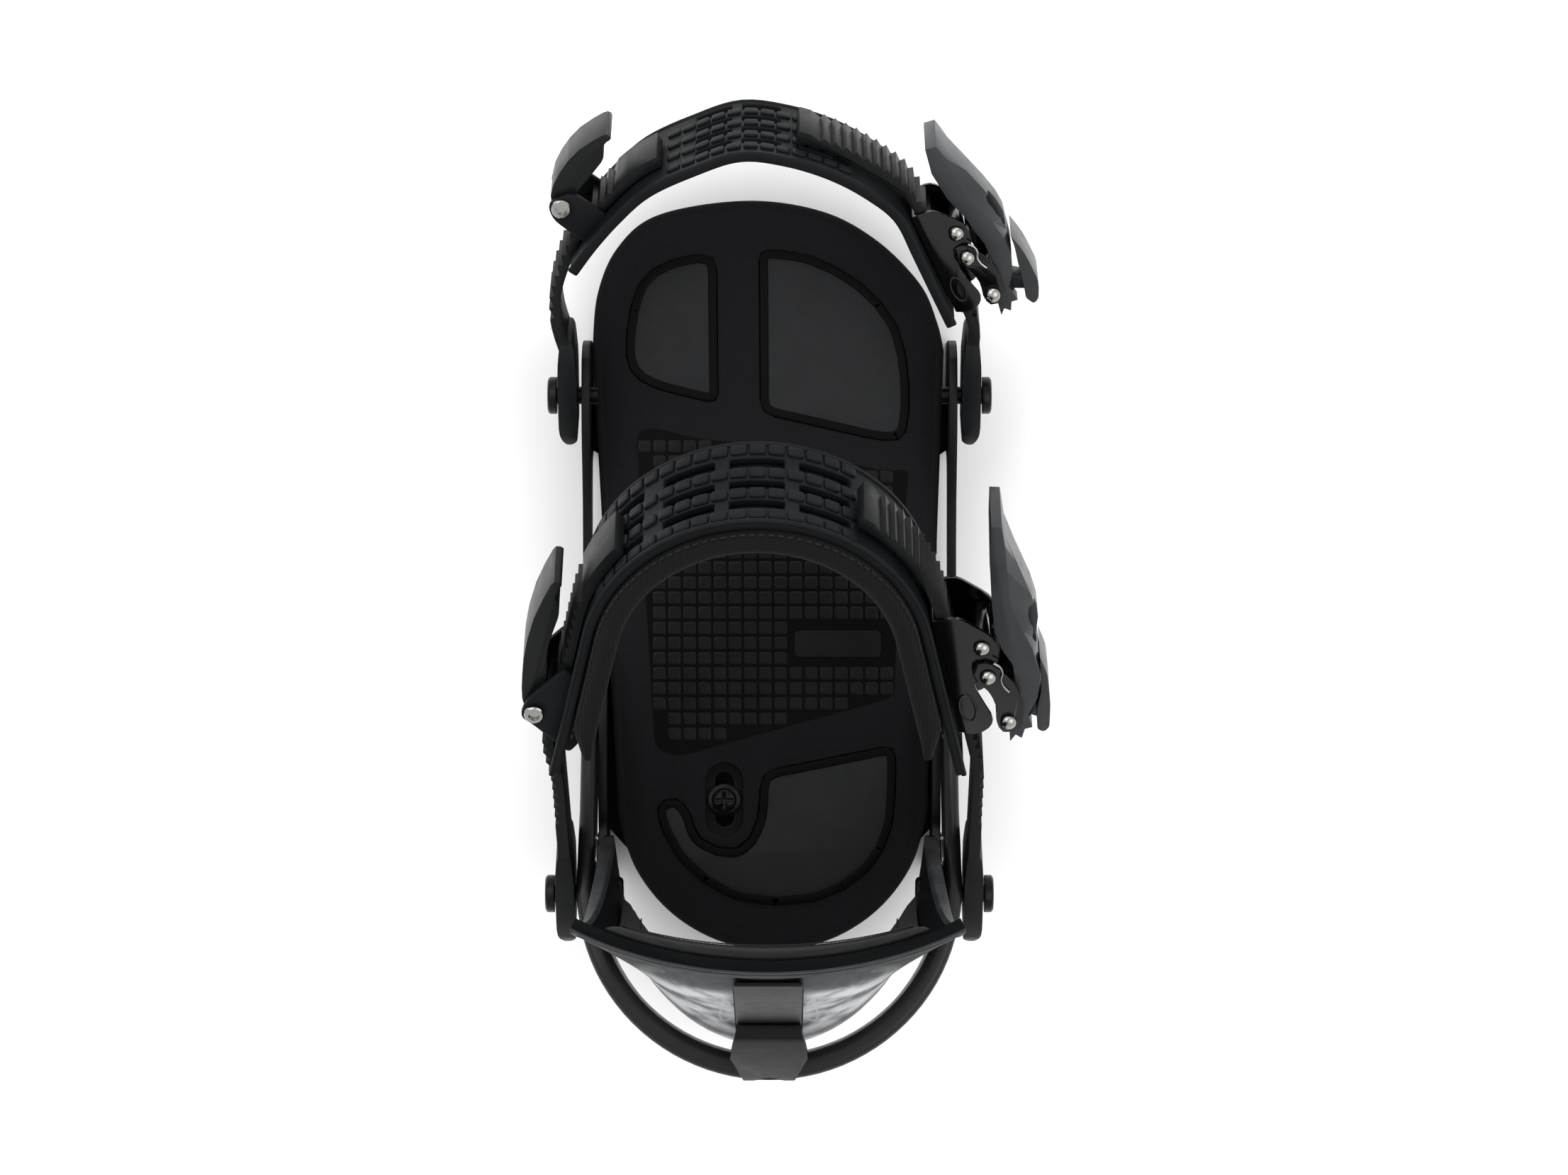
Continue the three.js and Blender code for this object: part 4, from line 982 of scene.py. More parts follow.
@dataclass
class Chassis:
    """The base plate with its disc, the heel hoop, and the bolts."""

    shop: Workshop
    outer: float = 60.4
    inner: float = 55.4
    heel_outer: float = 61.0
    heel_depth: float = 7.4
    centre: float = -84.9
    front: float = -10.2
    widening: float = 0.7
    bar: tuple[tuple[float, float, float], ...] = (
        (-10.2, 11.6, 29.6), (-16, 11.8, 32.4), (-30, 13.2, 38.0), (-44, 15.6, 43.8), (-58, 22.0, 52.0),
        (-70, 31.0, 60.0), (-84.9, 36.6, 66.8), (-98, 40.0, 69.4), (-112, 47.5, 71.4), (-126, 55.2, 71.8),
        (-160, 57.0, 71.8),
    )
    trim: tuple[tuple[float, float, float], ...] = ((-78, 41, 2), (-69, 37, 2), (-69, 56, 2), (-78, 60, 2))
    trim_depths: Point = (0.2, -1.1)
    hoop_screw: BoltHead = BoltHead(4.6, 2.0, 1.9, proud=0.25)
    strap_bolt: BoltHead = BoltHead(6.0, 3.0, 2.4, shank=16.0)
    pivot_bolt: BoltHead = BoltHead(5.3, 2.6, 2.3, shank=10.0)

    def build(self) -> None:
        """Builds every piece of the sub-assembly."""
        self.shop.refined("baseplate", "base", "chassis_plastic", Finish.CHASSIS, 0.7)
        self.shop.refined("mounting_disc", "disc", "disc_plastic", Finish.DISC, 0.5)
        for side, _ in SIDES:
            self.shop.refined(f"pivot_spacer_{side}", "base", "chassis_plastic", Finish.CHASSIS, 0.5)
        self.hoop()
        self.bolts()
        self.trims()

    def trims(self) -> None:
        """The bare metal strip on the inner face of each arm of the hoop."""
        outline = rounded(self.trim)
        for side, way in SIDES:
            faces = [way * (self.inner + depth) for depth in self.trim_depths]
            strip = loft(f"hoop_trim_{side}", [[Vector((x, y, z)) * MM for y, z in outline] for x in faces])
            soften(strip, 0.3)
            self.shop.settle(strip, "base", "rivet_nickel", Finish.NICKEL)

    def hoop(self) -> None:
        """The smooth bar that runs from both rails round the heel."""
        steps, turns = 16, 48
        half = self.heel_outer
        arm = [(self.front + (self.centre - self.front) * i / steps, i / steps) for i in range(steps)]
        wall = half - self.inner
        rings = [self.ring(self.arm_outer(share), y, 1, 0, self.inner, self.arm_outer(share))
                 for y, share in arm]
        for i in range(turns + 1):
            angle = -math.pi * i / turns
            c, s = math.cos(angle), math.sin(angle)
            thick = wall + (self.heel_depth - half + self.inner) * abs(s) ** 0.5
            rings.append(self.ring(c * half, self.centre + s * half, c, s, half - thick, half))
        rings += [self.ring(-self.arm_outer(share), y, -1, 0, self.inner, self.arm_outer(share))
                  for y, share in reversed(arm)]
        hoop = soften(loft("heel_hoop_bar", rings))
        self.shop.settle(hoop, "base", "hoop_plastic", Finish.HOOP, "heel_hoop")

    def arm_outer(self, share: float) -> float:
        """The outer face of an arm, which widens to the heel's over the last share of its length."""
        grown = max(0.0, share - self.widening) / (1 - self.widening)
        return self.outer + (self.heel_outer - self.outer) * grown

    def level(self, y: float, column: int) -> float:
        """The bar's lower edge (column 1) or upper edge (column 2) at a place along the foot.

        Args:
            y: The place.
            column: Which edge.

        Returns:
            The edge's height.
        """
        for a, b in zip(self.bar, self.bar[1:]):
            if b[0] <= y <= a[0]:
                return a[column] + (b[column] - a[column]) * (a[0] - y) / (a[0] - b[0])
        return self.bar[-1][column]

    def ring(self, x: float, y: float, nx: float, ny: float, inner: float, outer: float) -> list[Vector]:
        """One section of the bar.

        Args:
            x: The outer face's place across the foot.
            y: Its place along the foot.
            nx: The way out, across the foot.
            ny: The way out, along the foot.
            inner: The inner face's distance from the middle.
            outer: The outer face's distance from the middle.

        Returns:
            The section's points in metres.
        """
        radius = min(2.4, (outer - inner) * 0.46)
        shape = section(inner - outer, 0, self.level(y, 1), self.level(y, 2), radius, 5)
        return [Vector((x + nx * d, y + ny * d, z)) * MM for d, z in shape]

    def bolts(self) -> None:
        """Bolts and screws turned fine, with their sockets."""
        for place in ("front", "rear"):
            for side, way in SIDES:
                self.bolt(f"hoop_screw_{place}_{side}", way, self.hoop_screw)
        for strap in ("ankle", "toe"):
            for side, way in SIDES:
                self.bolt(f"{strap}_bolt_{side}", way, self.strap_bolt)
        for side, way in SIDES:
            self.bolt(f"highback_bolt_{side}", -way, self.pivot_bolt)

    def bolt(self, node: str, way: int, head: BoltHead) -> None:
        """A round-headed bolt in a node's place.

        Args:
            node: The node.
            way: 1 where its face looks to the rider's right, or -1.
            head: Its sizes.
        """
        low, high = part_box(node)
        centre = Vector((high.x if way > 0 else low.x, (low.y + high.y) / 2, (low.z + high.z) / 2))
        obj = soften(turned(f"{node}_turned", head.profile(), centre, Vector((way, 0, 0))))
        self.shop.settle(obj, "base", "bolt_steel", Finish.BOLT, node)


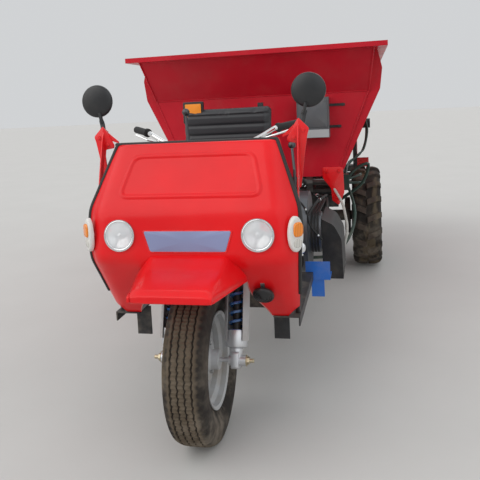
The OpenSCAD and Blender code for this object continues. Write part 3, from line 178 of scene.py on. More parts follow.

* [Objective] Produce an exact copy of every entry above.

* [Exercise output]
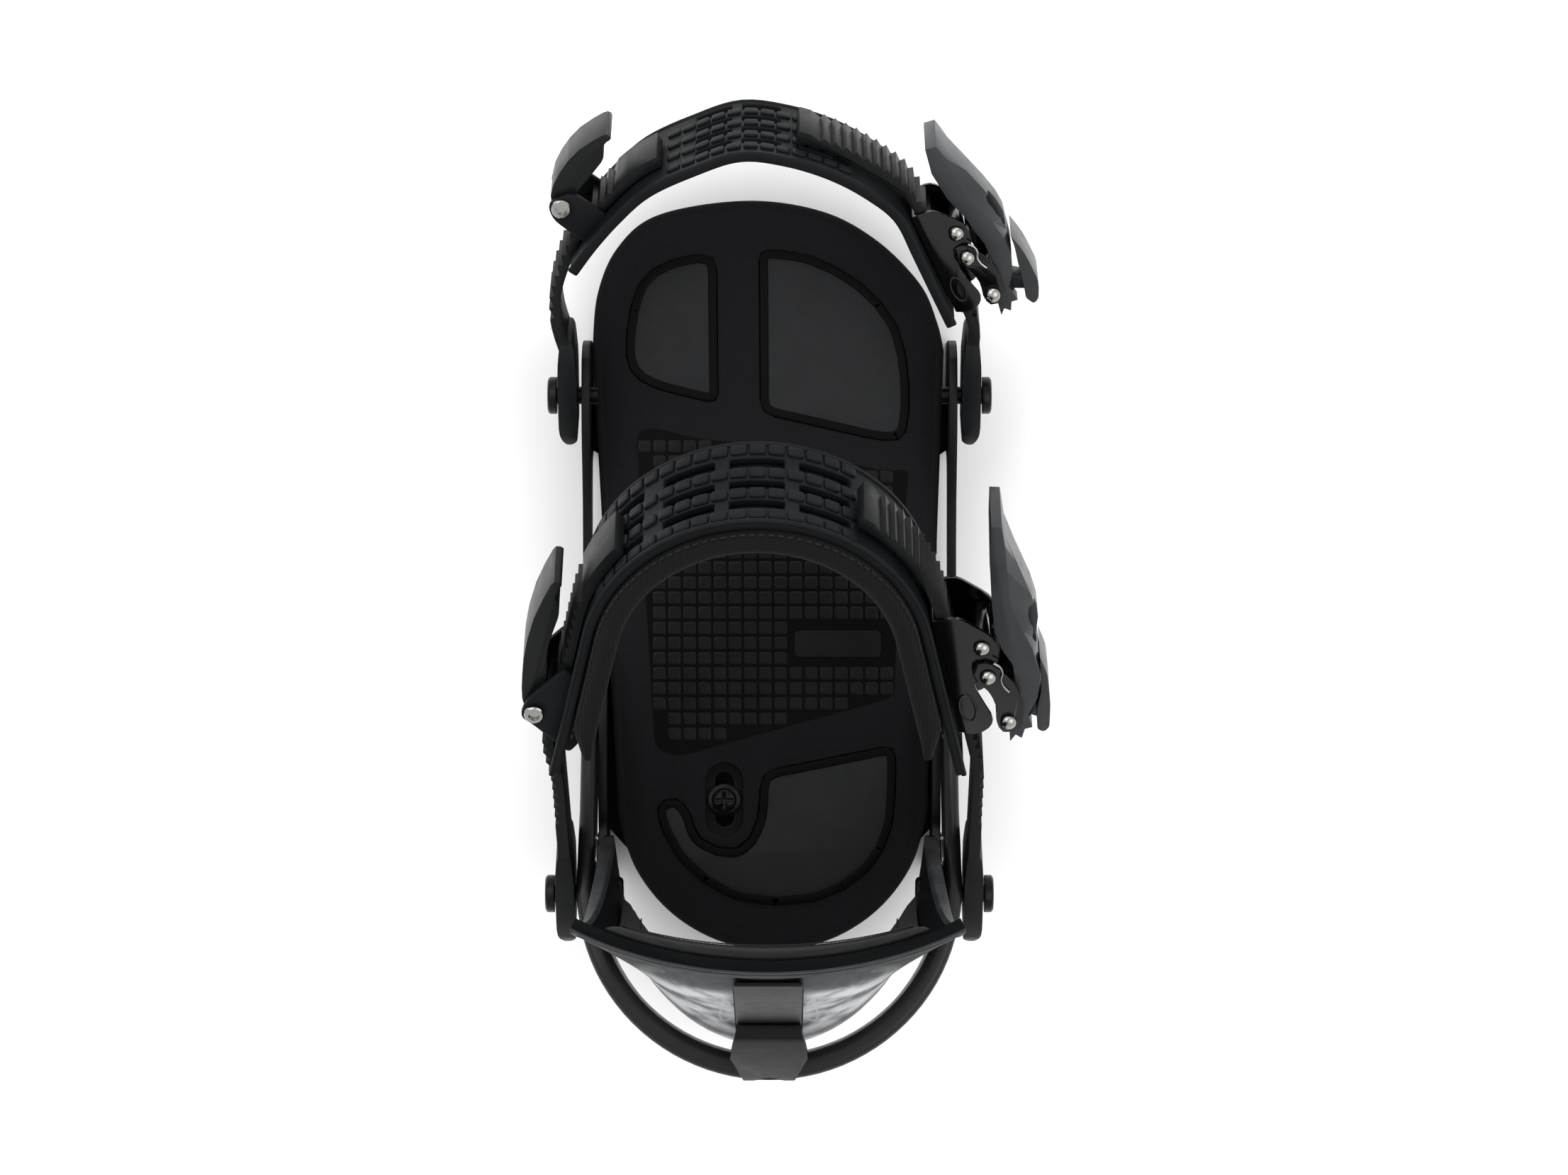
Continue the three.js and Blender code for this object: part 4, from line 982 of scene.py. More parts follow.
@dataclass
class Chassis:
    """The base plate with its disc, the heel hoop, and the bolts."""

    shop: Workshop
    outer: float = 60.4
    inner: float = 55.4
    heel_outer: float = 61.0
    heel_depth: float = 7.4
    centre: float = -84.9
    front: float = -10.2
    widening: float = 0.7
    bar: tuple[tuple[float, float, float], ...] = (
        (-10.2, 11.6, 29.6), (-16, 11.8, 32.4), (-30, 13.2, 38.0), (-44, 15.6, 43.8), (-58, 22.0, 52.0),
        (-70, 31.0, 60.0), (-84.9, 36.6, 66.8), (-98, 40.0, 69.4), (-112, 47.5, 71.4), (-126, 55.2, 71.8),
        (-160, 57.0, 71.8),
    )
    trim: tuple[tuple[float, float, float], ...] = ((-78, 41, 2), (-69, 37, 2), (-69, 56, 2), (-78, 60, 2))
    trim_depths: Point = (0.2, -1.1)
    hoop_screw: BoltHead = BoltHead(4.6, 2.0, 1.9, proud=0.25)
    strap_bolt: BoltHead = BoltHead(6.0, 3.0, 2.4, shank=16.0)
    pivot_bolt: BoltHead = BoltHead(5.3, 2.6, 2.3, shank=10.0)

    def build(self) -> None:
        """Builds every piece of the sub-assembly."""
        self.shop.refined("baseplate", "base", "chassis_plastic", Finish.CHASSIS, 0.7)
        self.shop.refined("mounting_disc", "disc", "disc_plastic", Finish.DISC, 0.5)
        for side, _ in SIDES:
            self.shop.refined(f"pivot_spacer_{side}", "base", "chassis_plastic", Finish.CHASSIS, 0.5)
        self.hoop()
        self.bolts()
        self.trims()

    def trims(self) -> None:
        """The bare metal strip on the inner face of each arm of the hoop."""
        outline = rounded(self.trim)
        for side, way in SIDES:
            faces = [way * (self.inner + depth) for depth in self.trim_depths]
            strip = loft(f"hoop_trim_{side}", [[Vector((x, y, z)) * MM for y, z in outline] for x in faces])
            soften(strip, 0.3)
            self.shop.settle(strip, "base", "rivet_nickel", Finish.NICKEL)

    def hoop(self) -> None:
        """The smooth bar that runs from both rails round the heel."""
        steps, turns = 16, 48
        half = self.heel_outer
        arm = [(self.front + (self.centre - self.front) * i / steps, i / steps) for i in range(steps)]
        wall = half - self.inner
        rings = [self.ring(self.arm_outer(share), y, 1, 0, self.inner, self.arm_outer(share))
                 for y, share in arm]
        for i in range(turns + 1):
            angle = -math.pi * i / turns
            c, s = math.cos(angle), math.sin(angle)
            thick = wall + (self.heel_depth - half + self.inner) * abs(s) ** 0.5
            rings.append(self.ring(c * half, self.centre + s * half, c, s, half - thick, half))
        rings += [self.ring(-self.arm_outer(share), y, -1, 0, self.inner, self.arm_outer(share))
                  for y, share in reversed(arm)]
        hoop = soften(loft("heel_hoop_bar", rings))
        self.shop.settle(hoop, "base", "hoop_plastic", Finish.HOOP, "heel_hoop")

    def arm_outer(self, share: float) -> float:
        """The outer face of an arm, which widens to the heel's over the last share of its length."""
        grown = max(0.0, share - self.widening) / (1 - self.widening)
        return self.outer + (self.heel_outer - self.outer) * grown

    def level(self, y: float, column: int) -> float:
        """The bar's lower edge (column 1) or upper edge (column 2) at a place along the foot.

        Args:
            y: The place.
            column: Which edge.

        Returns:
            The edge's height.
        """
        for a, b in zip(self.bar, self.bar[1:]):
            if b[0] <= y <= a[0]:
                return a[column] + (b[column] - a[column]) * (a[0] - y) / (a[0] - b[0])
        return self.bar[-1][column]

    def ring(self, x: float, y: float, nx: float, ny: float, inner: float, outer: float) -> list[Vector]:
        """One section of the bar.

        Args:
            x: The outer face's place across the foot.
            y: Its place along the foot.
            nx: The way out, across the foot.
            ny: The way out, along the foot.
            inner: The inner face's distance from the middle.
            outer: The outer face's distance from the middle.

        Returns:
            The section's points in metres.
        """
        radius = min(2.4, (outer - inner) * 0.46)
        shape = section(inner - outer, 0, self.level(y, 1), self.level(y, 2), radius, 5)
        return [Vector((x + nx * d, y + ny * d, z)) * MM for d, z in shape]

    def bolts(self) -> None:
        """Bolts and screws turned fine, with their sockets."""
        for place in ("front", "rear"):
            for side, way in SIDES:
                self.bolt(f"hoop_screw_{place}_{side}", way, self.hoop_screw)
        for strap in ("ankle", "toe"):
            for side, way in SIDES:
                self.bolt(f"{strap}_bolt_{side}", way, self.strap_bolt)
        for side, way in SIDES:
            self.bolt(f"highback_bolt_{side}", -way, self.pivot_bolt)

    def bolt(self, node: str, way: int, head: BoltHead) -> None:
        """A round-headed bolt in a node's place.

        Args:
            node: The node.
            way: 1 where its face looks to the rider's right, or -1.
            head: Its sizes.
        """
        low, high = part_box(node)
        centre = Vector((high.x if way > 0 else low.x, (low.y + high.y) / 2, (low.z + high.z) / 2))
        obj = soften(turned(f"{node}_turned", head.profile(), centre, Vector((way, 0, 0))))
        self.shop.settle(obj, "base", "bolt_steel", Finish.BOLT, node)


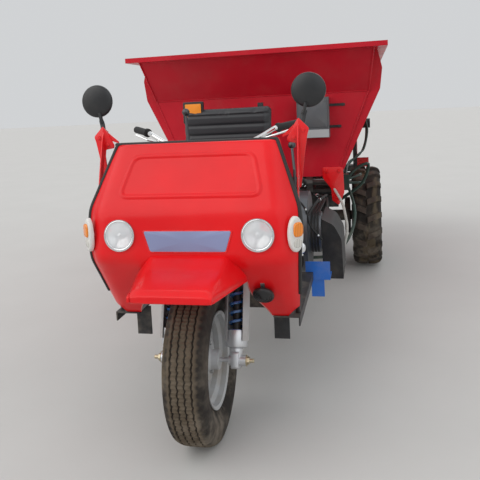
The OpenSCAD and Blender code for this object continues. Write part 3, from line 178 of scene.py on. More parts follow.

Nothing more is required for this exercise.